Le désespoir est le paysage de ce récit. Pour Seyoum, cela ressemble à une ultime séparation, la « cargaison », - ce sont ses mots, de migrants prêts à partir, mais cette fois ils sont trop nombreux, c'est une équation insoluble, comment faire alors pour que ce soit bien le dernier voyage avant le printemps, un voyage qui devra être plus allégé côté passagers, tant ils sont nombreux. C'est l'ignoble équation dans la tête d'un être devenu fou.
Ici c'est l'enfer du décor comme une plaie béante, à vif.
Pourtant, une image, celle d'un visage, va le sidérer, le réveiller de sa torpeur, le ramener à la lucidité, celle de son existence et du peu de sens qui en subsiste...

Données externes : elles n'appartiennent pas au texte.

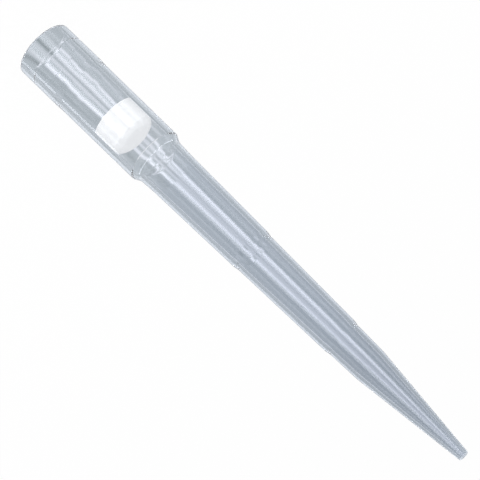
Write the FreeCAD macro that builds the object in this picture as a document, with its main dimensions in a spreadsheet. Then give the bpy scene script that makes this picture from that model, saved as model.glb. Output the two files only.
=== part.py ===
"""A clear filter pipette tip, as a parametric FreeCAD document.

Two pieces: the moulded tip body, a thin-walled tube that narrows in steps from its
collar to a fine orifice, and the porous filter plug pressed into the collar's bore.

Frame, in millimetres: the origin is the centre of the mouth rim, and +Z runs along the
axis towards the orifice, so the tip stands on its mouth with its narrow end up.
"""

import FreeCAD, Part
import os
import Sketcher

FULL_TURN = 360
HOW_CLOSE = 0.001

SIZES = {
    # Lengths along the bore, from the mouth inwards.
    "lead_in_depth": 3.0,
    "land_length": 6.0,
    "guide_length": 6.2,
    "filter_bore_length": 8.9,
    "throat_length": 1.2,
    # Lengths along the outside.
    "grip_band_length": 7.7,
    "grip_band_fall": 1.3,
    "floor_thickness": 0.3,
    "shoulder_length": 1.15,
    "flare_length": 2.85,
    "upper_body_length": 16.5,
    "upper_ring_fall": 0.8,
    "middle_body_length": 17.5,
    "lower_ring_fall": 0.9,
    "lower_body_length": 5.35,
    "nose_length": 18.55,
    # Radii of the bore.
    "land_radius": 3.8,
    "lead_in_step": 0.16,
    "filter_bore_radius": 3.65,
    "throat_radius": 3.06,
    "upper_bore_radius": 2.59,
    "middle_bore_radius": 2.15,
    "nose_bore_radius": 1.95,
    "orifice_radius": 0.42,
    # Walls, from the bore out to the outside.
    "rim_wall": 0.7,
    "collar_wall": 0.86,
    "root_wall": 0.87,
    "neck_wall": 0.73,
    "upper_wall": 0.885,
    "middle_wall": 0.83,
    "nose_wall": 0.74,
    "orifice_wall": 0.38,
    # Small steps on the outside.
    "grip_band_step": 0.075,
    "upper_ring_step": 0.145,
    "lower_ring_step": 0.15,
    # Rounded edges.
    "rim_outer_round": 0.12,
    "rim_inner_round": 0.25,
    "shoulder_round": 0.3,
    "neck_round": 1.0,
    "orifice_round": 0.25,
    # The filter plug.
    "plug_length": 4.7,
    "plug_standoff": 3.5,
    "plug_clearance": 0.01,
    "plug_round": 0.15,
    "bevel_width": 1.9,
    "bevel_height": 0.4,
}

# Sums of sizes that more than one feature uses. A minus sign in front takes a size away.
RIM_RADIUS = ("land_radius", "lead_in_step", "rim_wall")
BORE_STOP = ("lead_in_depth", "land_length", "guide_length", "filter_bore_length")
COLLAR_LENGTH = BORE_STOP + ("floor_thickness",)


def minus(terms):
    """The same sum with every sign turned."""
    return tuple(term[1:] if term.startswith("-") else "-" + term for term in terms)


def amount(terms):
    """What a sum of sizes comes to, in millimetres."""
    return sum(-SIZES[term[1:]] if term.startswith("-") else SIZES[term] for term in terms)


def formula(terms):
    """The same sum as an expression on the sheet."""
    words = [("- Sizes." + term[1:]) if term.startswith("-") else ("+ Sizes." + term) for term in terms]
    return " ".join(words).lstrip("+ ")


def make_sheet(document):
    """The spreadsheet of driving sizes: a name, and a number with that name as its alias."""
    sheet = document.addObject("Spreadsheet::Sheet", "Sizes")
    for row, (name, value) in enumerate(SIZES.items(), start=1):
        sheet.set(f"A{row}", name)
        sheet.set(f"B{row}", str(value))
        sheet.setAlias(f"B{row}", name)
    document.recompute()
    return sheet


def origin_plane(body, role):
    """One of a body's own origin planes."""
    return next(item for item in body.Origin.OriginFeatures if item.Role == role)


def new_sketch(body, name, role):
    """An empty sketch on one of the body's origin planes."""
    sketch = body.newObject("Sketcher::SketchObject", name)
    sketch.AttachmentSupport = (origin_plane(body, role), [""])
    sketch.MapMode = "FlatFace"
    return sketch


def bind(sketch, kind, places, terms, name):
    """Adds a dimension to a sketch and binds it to a sum of sizes."""
    number = sketch.addConstraint(Sketcher.Constraint(kind, *places, amount(terms)))
    sketch.renameConstraint(number, name)
    sketch.setExpression("Constraints." + name, formula(terms))


def draw_half_section(body, name, stations):
    """A closed half section for a turned shape, in the XZ plane.

    stations runs along the section's outer side: each has the radius there, and the rise
    from the station before. The section closes along the axis.
    """
    sketch = new_sketch(body, name, "XZ_Plane")
    corners = [FreeCAD.Vector(0, 0, 0)]
    height = 0.0
    for radius, rise in stations:
        height += amount(rise)
        corners.append(FreeCAD.Vector(amount(radius), height, 0))
    corners.append(FreeCAD.Vector(0, height, 0))

    count = len(corners)
    for place in range(count):
        sketch.addGeometry(Part.LineSegment(corners[place], corners[(place + 1) % count]))
    for place in range(count):
        sketch.addConstraint(Sketcher.Constraint("Coincident", place, 2, (place + 1) % count, 1))
    sketch.addConstraint(Sketcher.Constraint("Coincident", 0, 1, -1, 1))
    sketch.addConstraint(Sketcher.Constraint("Horizontal", 0))
    sketch.addConstraint(Sketcher.Constraint("Horizontal", count - 2))
    sketch.addConstraint(Sketcher.Constraint("Vertical", count - 1))

    for place, (radius, rise) in enumerate(stations, start=1):
        bind(sketch, "DistanceX", (-1, 1, place, 1), radius, f"radius{place}")
        if rise:
            bind(sketch, "DistanceY", (place - 1, 1, place, 1), rise, f"rise{place}")
    return sketch


def turn(body, kind, name, sketch):
    """Turns a half section about the body's axis, as a Revolution or a Groove."""
    feature = body.newObject("PartDesign::" + kind, name)
    feature.Profile = sketch
    feature.ReferenceAxis = (sketch, ["V_Axis"])
    feature.Angle = FULL_TURN
    body.Document.recompute()
    return feature


def circular_edge(body, name, height, radius):
    """The body's last feature, and its one circular edge at this height with this radius."""
    base = body.Tip
    found = []
    for number, edge in enumerate(base.Shape.Edges, start=1):
        curve = edge.Curve
        if not isinstance(curve, Part.Circle):
            continue
        at_height = abs(curve.Center.z - amount(height)) < HOW_CLOSE
        if at_height and abs(curve.Radius - amount(radius)) < HOW_CLOSE:
            found.append(f"Edge{number}")
    if len(found) != 1:
        raise RuntimeError(f"{name}: {len(found)} edges found where one was meant")
    return (base, found)


def round_edge(body, name, height, radius, size):
    """Rounds the one circular edge that lies at this height with this radius."""
    edge = circular_edge(body, name, height, radius)
    fillet = body.newObject("PartDesign::Fillet", name)
    fillet.Base = edge
    fillet.setExpression("Radius", formula(size))
    body.Document.recompute()
    return fillet


def bevel_edge(body, name, height, radius, size_along, size_across):
    """Bevels the one circular edge that lies at this height with this radius."""
    edge = circular_edge(body, name, height, radius)
    bevel = body.newObject("PartDesign::Chamfer", name)
    bevel.Base = edge
    bevel.ChamferType = "Two distances"
    bevel.setExpression("Size", formula(size_along))
    bevel.setExpression("Size2", formula(size_across))
    body.Document.recompute()
    return bevel


def make_tip_body(document):
    """The moulded body: the outside turned as one solid, and the bore turned out of it."""
    body = document.addObject("PartDesign::Body", "TipBody")
    body.Label = "tip_body"

    below_band = minus(("grip_band_length", "grip_band_fall"))
    end_radius = ("orifice_radius", "orifice_wall")
    upper_radius = ("upper_bore_radius", "upper_wall")
    lower_radius = ("middle_bore_radius", "middle_wall")
    collar_radius = ("filter_bore_radius", "collar_wall")
    neck_radius = ("throat_radius", "root_wall")
    outside = (
        (RIM_RADIUS, ()),
        (RIM_RADIUS, ("grip_band_length",)),
        (RIM_RADIUS + ("-grip_band_step",), ("grip_band_fall",)),
        (collar_radius, COLLAR_LENGTH + below_band),
        (neck_radius, ("shoulder_length",)),
        (("throat_radius", "neck_wall"), ("flare_length",)),
        (upper_radius, ("upper_body_length",)),
        (upper_radius + ("-upper_ring_step",), ("upper_ring_fall",)),
        (lower_radius, ("middle_body_length",)),
        (lower_radius + ("-lower_ring_step",), ("lower_ring_fall",)),
        (("nose_bore_radius", "nose_wall"), ("lower_body_length",)),
        (end_radius, ("nose_length",)),
    )
    turn(body, "Revolution", "Outside", draw_half_section(body, "OutsideSection", outside))

    lead_in_radius = ("land_radius", "lead_in_step")
    throat_to_ring = (
        "floor_thickness",
        "shoulder_length",
        "flare_length",
        "upper_body_length",
        "-throat_length",
    )
    bore = (
        (lead_in_radius, ()),
        (lead_in_radius, ("lead_in_depth", "-lead_in_step")),
        (("land_radius",), ("lead_in_step",)),
        (("land_radius",), ("land_length",)),
        (("filter_bore_radius",), ("guide_length",)),
        (("filter_bore_radius",), ("filter_bore_length",)),
        (("throat_radius",), ("throat_length",)),
        (("upper_bore_radius",), throat_to_ring),
        (("middle_bore_radius",), ("upper_ring_fall", "middle_body_length")),
        (("nose_bore_radius",), ("lower_ring_fall", "lower_body_length")),
        (("orifice_radius",), ("nose_length",)),
    )
    turn(body, "Groove", "Bore", draw_half_section(body, "BoreSection", bore))

    whole_length = COLLAR_LENGTH + (
        "shoulder_length",
        "flare_length",
        "upper_body_length",
        "upper_ring_fall",
        "middle_body_length",
        "lower_ring_fall",
        "lower_body_length",
        "nose_length",
    )
    round_edge(body, "RimOuterRound", (), RIM_RADIUS, ("rim_outer_round",))
    round_edge(body, "RimInnerRound", (), lead_in_radius, ("rim_inner_round",))
    round_edge(body, "ShoulderRound", COLLAR_LENGTH, collar_radius, ("shoulder_round",))
    round_edge(body, "NeckRound", COLLAR_LENGTH + ("shoulder_length",), neck_radius, ("neck_round",))
    round_edge(body, "OrificeRound", whole_length, end_radius, ("orifice_round",))
    return body


def make_filter_plug(document):
    """The sintered plug: a short cylinder with a crowned end, held in the filter bore."""
    body = document.addObject("PartDesign::Body", "FilterPlug")
    body.Label = "filter_plug"

    radius = ("filter_bore_radius", "-plug_clearance")
    first_face = BORE_STOP + ("-plug_standoff", "-plug_length")
    sketch = new_sketch(body, "PlugCircle", "XY_Plane")
    sketch.setExpression("AttachmentOffset.Base.z", formula(first_face))
    circle = Part.Circle(FreeCAD.Vector(0, 0, 0), FreeCAD.Vector(0, 0, 1), amount(radius))
    sketch.addGeometry(circle)
    sketch.addConstraint(Sketcher.Constraint("Coincident", 0, 3, -1, 1))
    bind(sketch, "Radius", (0,), radius, "plug_radius")

    plug = body.newObject("PartDesign::Pad", "Plug")
    plug.Profile = sketch
    plug.setExpression("Length", formula(("plug_length",)))
    document.recompute()
    round_edge(body, "MouthSideRound", first_face, radius, ("plug_round",))
    last_face = first_face + ("plug_length",)
    bevel_edge(body, "TipSideBevel", last_face, radius, ("bevel_height",), ("bevel_width",))
    return body


def check(document, bodies):
    """Stops if any object failed to compute, or a piece isn't one valid solid."""
    for item in document.Objects:
        if "Invalid" in item.State or "Error" in item.State:
            raise RuntimeError(f"{item.Label} failed: {item.State}")
    for body in bodies:
        shape = body.Shape
        if shape.isNull() or not shape.isValid() or len(shape.Solids) != 1:
            raise RuntimeError(f"{body.Label} isn't one valid solid")


def main():
    document = FreeCAD.newDocument("FilterPipetteTip")
    make_sheet(document)
    bodies = (make_tip_body(document), make_filter_plug(document))
    for body in bodies:
        body.Placement = FreeCAD.Placement()
    document.recompute()
    check(document, bodies)

    os.makedirs("parts", exist_ok=True)
    for body in bodies:
        body.Shape.exportStep(f"parts/{body.Label}.step")
        box = body.Shape.optimalBoundingBox(False)
        print(
            f"{body.Label}: {body.Shape.Volume:.1f} mm3, "
            f"{box.XLength:.2f} x {box.YLength:.2f} x {box.ZLength:.2f} mm, z from {box.ZMin:.2f}"
        )


main()
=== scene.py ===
"""The filter pipette tip, dressed: a clear moulded body, and the porous plug in its collar.

The tip stands on its mouth, with +Z running up its axis to the orifice. Sections are given in
millimetres and headings in degrees; everything in the scene is in metres.
"""

import math

import bmesh
import bpy
from mathutils import Matrix, Vector


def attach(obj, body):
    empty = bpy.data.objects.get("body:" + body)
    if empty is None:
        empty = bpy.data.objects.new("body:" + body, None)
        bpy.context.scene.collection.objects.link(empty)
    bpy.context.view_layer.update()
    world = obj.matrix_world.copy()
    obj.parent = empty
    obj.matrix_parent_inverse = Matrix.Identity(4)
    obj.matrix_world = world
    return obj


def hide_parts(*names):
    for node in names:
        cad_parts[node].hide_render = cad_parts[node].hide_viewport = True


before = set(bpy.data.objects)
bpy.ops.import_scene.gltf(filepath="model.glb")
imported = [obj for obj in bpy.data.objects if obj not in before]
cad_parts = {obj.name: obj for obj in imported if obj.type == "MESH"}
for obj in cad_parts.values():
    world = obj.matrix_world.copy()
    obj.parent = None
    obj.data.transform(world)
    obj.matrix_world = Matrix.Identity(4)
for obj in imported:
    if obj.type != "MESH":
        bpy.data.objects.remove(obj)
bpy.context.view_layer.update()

MM = 0.001
TURNS = 256
ARC_STEPS = 12
TIP_LENGTH = 88.0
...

Ce texte dit l'impossible horizon, l'indicible rivage, l'insoutenable traversée, traversée des pages de ce livre qui traversent elles aussi des histoires poignantes. C'est un texte court, violent, tragique, d'une beauté effroyable par son style, l'effroi convoqué ici est à l'inverse de la poésie que Stéphanie Coste invite dans son récit comme des mots qui ont aussi le rôle de passeurs...
Le passeur est un cri de détresse qui traverse les océans, parvient jusqu'à nos oreilles, nos yeux, nos peaux, peut-être les ignorent aussi. Chacun à sa manière, avec son vécu, son histoire, ses opinions, sera une éponge ou sera verrouillé face à un récit de cette puissance dévastatrice.
C'est un peu comme si nous étions à chaque instant dans la tête de Seyoum et de cette insoutenable présence dans sa tête, dans son esprit, nous donne presque envie de vomir...
Seyoum est quelqu'un qui a échoué ici, sur cette côte libyenne. Déjà une autre guerre dans un autre pays avant, avait sans doute alors tué son enfance...
Qu'est-ce qui a transformé Seyoum en monstre ? Qu'est-ce qui a transformé cet adolescent généreux, amoureux et attachant en monstre cruel, cynique et fou ? Ravagé par l'alcool et son addiction aux feuilles de khat ?
De temps en temps, les seules respirations offertes au lecteur sont des moments de retour vers le passé, qui expliquent sans doute, ou du moins tentent de comprendre le comportement et la folie de Seyoum. Les instants où l'enfance de Seyoum s'arrêta comme un couperet sont éprouvants.
Le passé de Seyoum ressurgit comme une claque, comme un coup au ventre.
Dix ans à peine séparent deux rives d'un temps à l'autre, le temps que la barbarie fasse son oeuvre.
Des guerres insatiables depuis la nuit des temps dévastent l'humanité. À quel point le monde qu'on laisse derrière soi est-il un enfer devenu insupportable, pour "accepter" dans celui-ci ? Mais peut-être n'ont-ils plus le choix...
Passeur d'une rive à l'autre, parfois celle entre la vie et la mort paraît si peu éloignée, avec quelque chose qui y ressemble...
Le passeur, ce mot est pourtant si noble, passeur d'une rive à l'autre, d'un continent à l'autre, passeurs de mots, d'idées, de sens... Ne sommes-nous pas tous un peu des passeurs à notre manière ici ?
Ce récit m'a bousculé, m'a cogné... J'ai aimé ce roman triste et désespérant, en me demandant comment il serait possible parfois de changer le cours des choses...
Je me souviens ici d'Abdullah que nous avions accueilli à Brest dans notre association d'accueil de migrants mineurs. Il était fier, taiseux, un jour il me parla de sa soeur qu'il vit se noyer sous ses yeux dans une embarcation en Méditerranée. Devant moi il se mit à pleurer.